Ce langage, qui paraît emprunté aux socialistes les plus déterminés[1], diffère cependant essentiellement et de la pure doctrine internationaliste et des visées plus spéculatives, plus académiques, plus désintéressées en un mot, de la Confédération helvétique : tandis que le socialisme théorique sacrifie volontiers les frontières pour assurer suivant ses formules propres le bien-être des ouvriers, tandis que le cabinet de Berne semblait mû par des considérations de principe plutôt que par le souci des destinées de l’industrie et du commerce suisses, Guillaume II affirme catégoriquement sa volonté de n’être humanitaire que dans la stricte mesure où cela sera compatible avec les besoins de la production et de l’exportation allemandes. C’est pour favoriser celles-ci, en aidant l’industrie à sortir de ses difficultés intérieures, qu’il fait appel à la bonne volonté des États industriels concurrens ; c’est dans un dessein principalement national qu’il provoque une entente internationale. L’intention est déjà évidente dans le rescrit cité plus haut.
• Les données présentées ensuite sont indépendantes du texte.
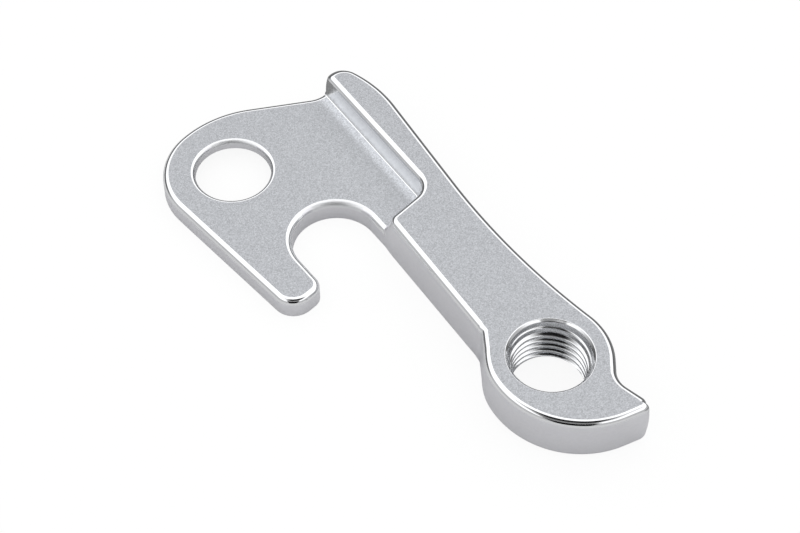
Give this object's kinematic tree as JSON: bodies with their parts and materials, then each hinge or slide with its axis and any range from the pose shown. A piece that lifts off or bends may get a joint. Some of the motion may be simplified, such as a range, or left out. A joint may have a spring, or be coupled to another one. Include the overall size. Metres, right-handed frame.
{
  "type": "derailleur hanger",
  "caption": "Bicycle derailleur hanger: a flat plate with a bolt hole and a hooked axle slot, and a thicker arm that ends in a threaded boss with a stop tab.",
  "frame": {"origin": "on the axis of the threaded hole, in the plane of the flat back", "axes": "+Z from the flat back to the stepped face, along the threaded hole; +X from the bolt hole's end towards the boss; +Y towards the horn at the arm's upper end"},
  "size_m": [0.0585, 0.0555, 0.0068],
  "materials": {
    "metal": "satin"
  },
  "bodies": {
    "root": {"hanger": "metal"}
  },
  "joints": []
}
Elle est plus brutalement exprimée encore dans la lettre d’invitation adressée aux chancelleries par M. de Bismarck : « Vu la concurrence internationale sur le marché du monde, lit-on dans ce document, et vu la communauté des intérêts qui en provient, les institutions pour l’amélioration du sort des ouvriers ne sauraient être réalisées par un seul État, sans lui rendre la concurrence impossible vis-à-vis des autres. Des mesures dans ce sens ne peuvent donc être prises que sur une base établie d’une manière conforme par tous les

  1. Voyez notamment l’interpellation de M. Antide Boyer à la Chambre, le 6 mars 1890, et la déclaration faite en son nom personnel à la Conférence de Berlin par l’un des délégués français, M. Delahaye Livre Jaune, p. 76 et 87).